<<<<

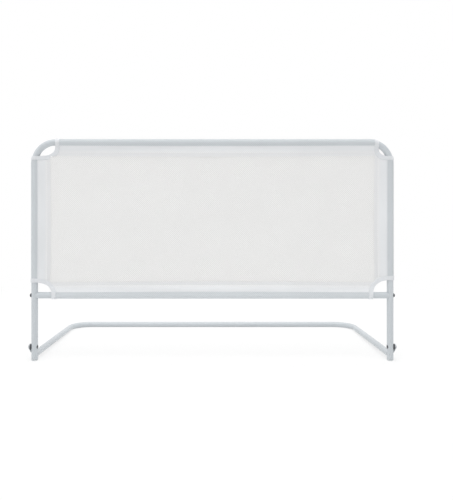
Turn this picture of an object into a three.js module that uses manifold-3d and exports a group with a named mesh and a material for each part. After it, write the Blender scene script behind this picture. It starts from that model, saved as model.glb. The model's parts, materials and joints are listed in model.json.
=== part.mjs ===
// Folding bed guard rail: a bent tube frame with a stretched net, and a bent tube base on two pivots.
// Millimetres. +Z is up, +X is along the rail, and the base reaches out along +Y, under the mattress.

import * as THREE from 'three';
import { mergeVertices } from 'three/addons/utils/BufferGeometryUtils.js';
import Module from 'manifold-3d';

const wasm = await Module();
wasm.setup();

// Overall sizes
const RAIL_WIDTH = 900;
const RAIL_HEIGHT = 550;
const BASE_REACH = 395;

// Tube of the frame, the crossbar and the base
const TUBE_DIAMETER = 16;
const TUBE_WALL = 1.2;
const FRAME_BEND_RADIUS = 52;
const BASE_BEND_RADIUS = 58;
const CROSSBAR_HEIGHT = 162;

// Gaps: between pieces that touch, and between the folded base and the cover's tape
const FIT_GAP = 0.3;
const FOLDED_GAP = 1.1;

// How far a cutting solid runs past what it cuts
const OVERRUN = 2;

// Net cover: net, tape and the depth of each sleeve from its tube's axis to its seam
const NET_THICKNESS = 0.8;
const TAPE_THICKNESS = 1.6;
const TAPE_WIDTH = 10.5;
const TOP_SLEEVE_DEPTH = 34;
const SIDE_SLEEVE_DEPTH = 39;
const BOTTOM_SLEEVE_DEPTH = 33;
const SEAM_WIDTH = 10;

// Rounded cut-outs of the cover: how far they pass the seams
const TOP_CUTOUT_PAST_SIDE_SEAM = 2.5;
const BOTTOM_CUTOUT_PAST_SIDE_SEAM = 5;
const BOTTOM_CUTOUT_PAST_SEAM = 2.5;

// How far the cover has crept to the right on the top tube, and up on the right leg and down on the left one
const TOP_CREEP = 11.5;
const SIDE_CREEP = 3.2;

// How square the cut-outs are: 2 gives an oval, and more gives flatter sides and tighter corners
const TOP_SQUARENESS = 3.2;
const BOTTOM_SQUARENESS = 2.2;

// Open pattern of the net
const NET_COLUMNS = 18;
const NET_ROWS = 7;
const NET_GAP_SHARE = 0.7;

// Pivots: how high the base's near end lies, and the bolt, its washer and its nut
const BASE_LIFT = 7;
const PIVOT_SHANK_DIAMETER = 6;
const PIVOT_HEAD_DIAMETER = 11;
const PIVOT_HEAD_HEIGHT = 3.2;
const PIVOT_WASHER_DIAMETER = 14.5;
const PIVOT_WASHER_THICKNESS = 2.4;
const PIVOT_NUT_DIAMETER = 10;
const PIVOT_NUT_RECESS = 0.4;
const PIVOT_NUT_FLOOR = 2.5;
const PIVOT_NUT_CHAMFER = 0.6;

// Hinge plates, with the step between eye and rivets, and the rivets: how far past the plug's stem
// the first one starts, and their spacing
const PLATE_THICKNESS = 1.5;
const PLATE_STEP_LENGTH = 5;
const PLATE_PIVOT_RADIUS = 7.5;
const PLATE_END_RADIUS = 8;
const PLATE_END_RISE = 2;
const RIVET_PAST_STEM = 2;
const RIVET_SPACING = 16;
const RIVET_SHANK_DIAMETER = 4;
const RIVET_HEAD_DIAMETER = 7.6;
const RIVET_HEAD_HEIGHT = 1.5;
const RIVET_TAIL_DIAMETER = 5.8;
const RIVET_TAIL_HEIGHT = 2.2;

// Crossbar screws and the threaded plugs that they enter
const SCREW_SHANK_DIAMETER = 5;
const SCREW_HEAD_DIAMETER = 9.6;
const SCREW_HEAD_HEIGHT = 3.6;
const SCREW_GRIP = 14;
const CROSSBAR_PLUG_LENGTH = 22;

// Foot caps and base end plugs
const FOOT_FLANGE = 4;
const FOOT_CHAMFER = 1.4;
const FOOT_STEM = 12;
const END_FLANGE = 2;
const END_CHAMFER = 0.8;
const END_STEM = 6;
const STEM_LEAD = 0.8;

// Facets
const TUBE_SIDES = 16;
const BEND_STEPS = 8;
const TURNED_SIDES = 12;
const DOME_STEPS = 3;
const CUTOUT_SIDES = 36;

// Sizes and places worked out from the ones above
const tubeRadius = TUBE_DIAMETER / 2;
const boreRadius = tubeRadius - TUBE_WALL;
const legX = RAIL_WIDTH / 2 - tubeRadius;
const topZ = RAIL_HEIGHT - tubeRadius;
const coverBoreRadius = tubeRadius + FIT_GAP;
const sleeveRadius = coverBoreRadius + NET_THICKNESS;
const tapeRadius = coverBoreRadius + TAPE_THICKNESS;
const baseDrop = tapeRadius + FOLDED_GAP + tubeRadius;
const pivotZ = BASE_LIFT + tubeRadius + baseDrop;
const legEndZ = FOOT_FLANGE + FIT_GAP;
const plateInset = tubeRadius + FIT_GAP;
const washerInset = tubeRadius + FIT_GAP;
const eyeInset = washerInset + PIVOT_WASHER_THICKNESS + FIT_GAP;
const pivotHeadInset = eyeInset + PLATE_THICKNESS + FIT_GAP;
const nutRadius = PIVOT_NUT_DIAMETER / 2;
const netTopZ = topZ - TOP_SLEEVE_DEPTH;
const netBottomZ = CROSSBAR_HEIGHT + BOTTOM_SLEEVE_DEPTH;
const netSideX = legX - SIDE_SLEEVE_DEPTH;

// The base slopes down so that its far bar lies on the floor, and starts just behind the round of the legs
const baseSlope = Math.asin((pivotZ - tubeRadius) / Math.hypot(BASE_REACH, baseDrop))
  - Math.atan2(baseDrop, BASE_REACH);
const baseTuck = (baseDrop + tubeRadius) * Math.sin(baseSlope);
const baseStart = (tubeRadius + FIT_GAP + baseTuck) / Math.cos(baseSlope);
const firstRivetReach = baseStart + END_FLANGE + END_STEM + RIVET_PAST_STEM + RIVET_TAIL_DIAMETER / 2;
const secondRivetReach = firstRivetReach + RIVET_SPACING;
const backY = BASE_REACH * Math.cos(baseSlope) - baseDrop * Math.sin(baseSlope) + tubeRadius;
const centreY = (backY - tapeRadius) / 2;

const SIDES = [
  { name: 'left', sign: -1 },
  { name: 'right', sign: 1 },
];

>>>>

### TASK DETAILS
Please restate the whole listing word for word.

### TASK SOLUTION
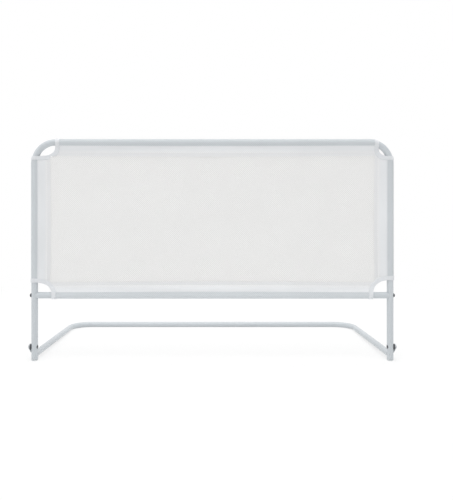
Turn this picture of an object into a three.js module that uses manifold-3d and exports a group with a named mesh and a material for each part. After it, write the Blender scene script behind this picture. It starts from that model, saved as model.glb. The model's parts, materials and joints are listed in model.json.
=== part.mjs ===
// Folding bed guard rail: a bent tube frame with a stretched net, and a bent tube base on two pivots.
// Millimetres. +Z is up, +X is along the rail, and the base reaches out along +Y, under the mattress.

import * as THREE from 'three';
import { mergeVertices } from 'three/addons/utils/BufferGeometryUtils.js';
import Module from 'manifold-3d';

const wasm = await Module();
wasm.setup();

// Overall sizes
const RAIL_WIDTH = 900;
const RAIL_HEIGHT = 550;
const BASE_REACH = 395;

// Tube of the frame, the crossbar and the base
const TUBE_DIAMETER = 16;
const TUBE_WALL = 1.2;
const FRAME_BEND_RADIUS = 52;
const BASE_BEND_RADIUS = 58;
const CROSSBAR_HEIGHT = 162;

// Gaps: between pieces that touch, and between the folded base and the cover's tape
const FIT_GAP = 0.3;
const FOLDED_GAP = 1.1;

// How far a cutting solid runs past what it cuts
const OVERRUN = 2;

// Net cover: net, tape and the depth of each sleeve from its tube's axis to its seam
const NET_THICKNESS = 0.8;
const TAPE_THICKNESS = 1.6;
const TAPE_WIDTH = 10.5;
const TOP_SLEEVE_DEPTH = 34;
const SIDE_SLEEVE_DEPTH = 39;
const BOTTOM_SLEEVE_DEPTH = 33;
const SEAM_WIDTH = 10;

// Rounded cut-outs of the cover: how far they pass the seams
const TOP_CUTOUT_PAST_SIDE_SEAM = 2.5;
const BOTTOM_CUTOUT_PAST_SIDE_SEAM = 5;
const BOTTOM_CUTOUT_PAST_SEAM = 2.5;

// How far the cover has crept to the right on the top tube, and up on the right leg and down on the left one
const TOP_CREEP = 11.5;
const SIDE_CREEP = 3.2;

// How square the cut-outs are: 2 gives an oval, and more gives flatter sides and tighter corners
const TOP_SQUARENESS = 3.2;
const BOTTOM_SQUARENESS = 2.2;

// Open pattern of the net
const NET_COLUMNS = 18;
const NET_ROWS = 7;
const NET_GAP_SHARE = 0.7;

// Pivots: how high the base's near end lies, and the bolt, its washer and its nut
const BASE_LIFT = 7;
const PIVOT_SHANK_DIAMETER = 6;
const PIVOT_HEAD_DIAMETER = 11;
const PIVOT_HEAD_HEIGHT = 3.2;
const PIVOT_WASHER_DIAMETER = 14.5;
const PIVOT_WASHER_THICKNESS = 2.4;
const PIVOT_NUT_DIAMETER = 10;
const PIVOT_NUT_RECESS = 0.4;
const PIVOT_NUT_FLOOR = 2.5;
const PIVOT_NUT_CHAMFER = 0.6;

// Hinge plates, with the step between eye and rivets, and the rivets: how far past the plug's stem
// the first one starts, and their spacing
const PLATE_THICKNESS = 1.5;
const PLATE_STEP_LENGTH = 5;
const PLATE_PIVOT_RADIUS = 7.5;
const PLATE_END_RADIUS = 8;
const PLATE_END_RISE = 2;
const RIVET_PAST_STEM = 2;
const RIVET_SPACING = 16;
const RIVET_SHANK_DIAMETER = 4;
const RIVET_HEAD_DIAMETER = 7.6;
const RIVET_HEAD_HEIGHT = 1.5;
const RIVET_TAIL_DIAMETER = 5.8;
const RIVET_TAIL_HEIGHT = 2.2;

// Crossbar screws and the threaded plugs that they enter
const SCREW_SHANK_DIAMETER = 5;
const SCREW_HEAD_DIAMETER = 9.6;
const SCREW_HEAD_HEIGHT = 3.6;
const SCREW_GRIP = 14;
const CROSSBAR_PLUG_LENGTH = 22;

// Foot caps and base end plugs
const FOOT_FLANGE = 4;
const FOOT_CHAMFER = 1.4;
const FOOT_STEM = 12;
const END_FLANGE = 2;
const END_CHAMFER = 0.8;
const END_STEM = 6;
const STEM_LEAD = 0.8;

// Facets
const TUBE_SIDES = 16;
const BEND_STEPS = 8;
const TURNED_SIDES = 12;
const DOME_STEPS = 3;
const CUTOUT_SIDES = 36;

// Sizes and places worked out from the ones above
const tubeRadius = TUBE_DIAMETER / 2;
const boreRadius = tubeRadius - TUBE_WALL;
const legX = RAIL_WIDTH / 2 - tubeRadius;
const topZ = RAIL_HEIGHT - tubeRadius;
const coverBoreRadius = tubeRadius + FIT_GAP;
const sleeveRadius = coverBoreRadius + NET_THICKNESS;
const tapeRadius = coverBoreRadius + TAPE_THICKNESS;
const baseDrop = tapeRadius + FOLDED_GAP + tubeRadius;
const pivotZ = BASE_LIFT + tubeRadius + baseDrop;
const legEndZ = FOOT_FLANGE + FIT_GAP;
const plateInset = tubeRadius + FIT_GAP;
const washerInset = tubeRadius + FIT_GAP;
const eyeInset = washerInset + PIVOT_WASHER_THICKNESS + FIT_GAP;
const pivotHeadInset = eyeInset + PLATE_THICKNESS + FIT_GAP;
const nutRadius = PIVOT_NUT_DIAMETER / 2;
const netTopZ = topZ - TOP_SLEEVE_DEPTH;
const netBottomZ = CROSSBAR_HEIGHT + BOTTOM_SLEEVE_DEPTH;
const netSideX = legX - SIDE_SLEEVE_DEPTH;

// The base slopes down so that its far bar lies on the floor, and starts just behind the round of the legs
const baseSlope = Math.asin((pivotZ - tubeRadius) / Math.hypot(BASE_REACH, baseDrop))
  - Math.atan2(baseDrop, BASE_REACH);
const baseTuck = (baseDrop + tubeRadius) * Math.sin(baseSlope);
const baseStart = (tubeRadius + FIT_GAP + baseTuck) / Math.cos(baseSlope);
const firstRivetReach = baseStart + END_FLANGE + END_STEM + RIVET_PAST_STEM + RIVET_TAIL_DIAMETER / 2;
const secondRivetReach = firstRivetReach + RIVET_SPACING;
const backY = BASE_REACH * Math.cos(baseSlope) - baseDrop * Math.sin(baseSlope) + tubeRadius;
const centreY = (backY - tapeRadius) / 2;

const SIDES = [
  { name: 'left', sign: -1 },
  { name: 'right', sign: 1 },
];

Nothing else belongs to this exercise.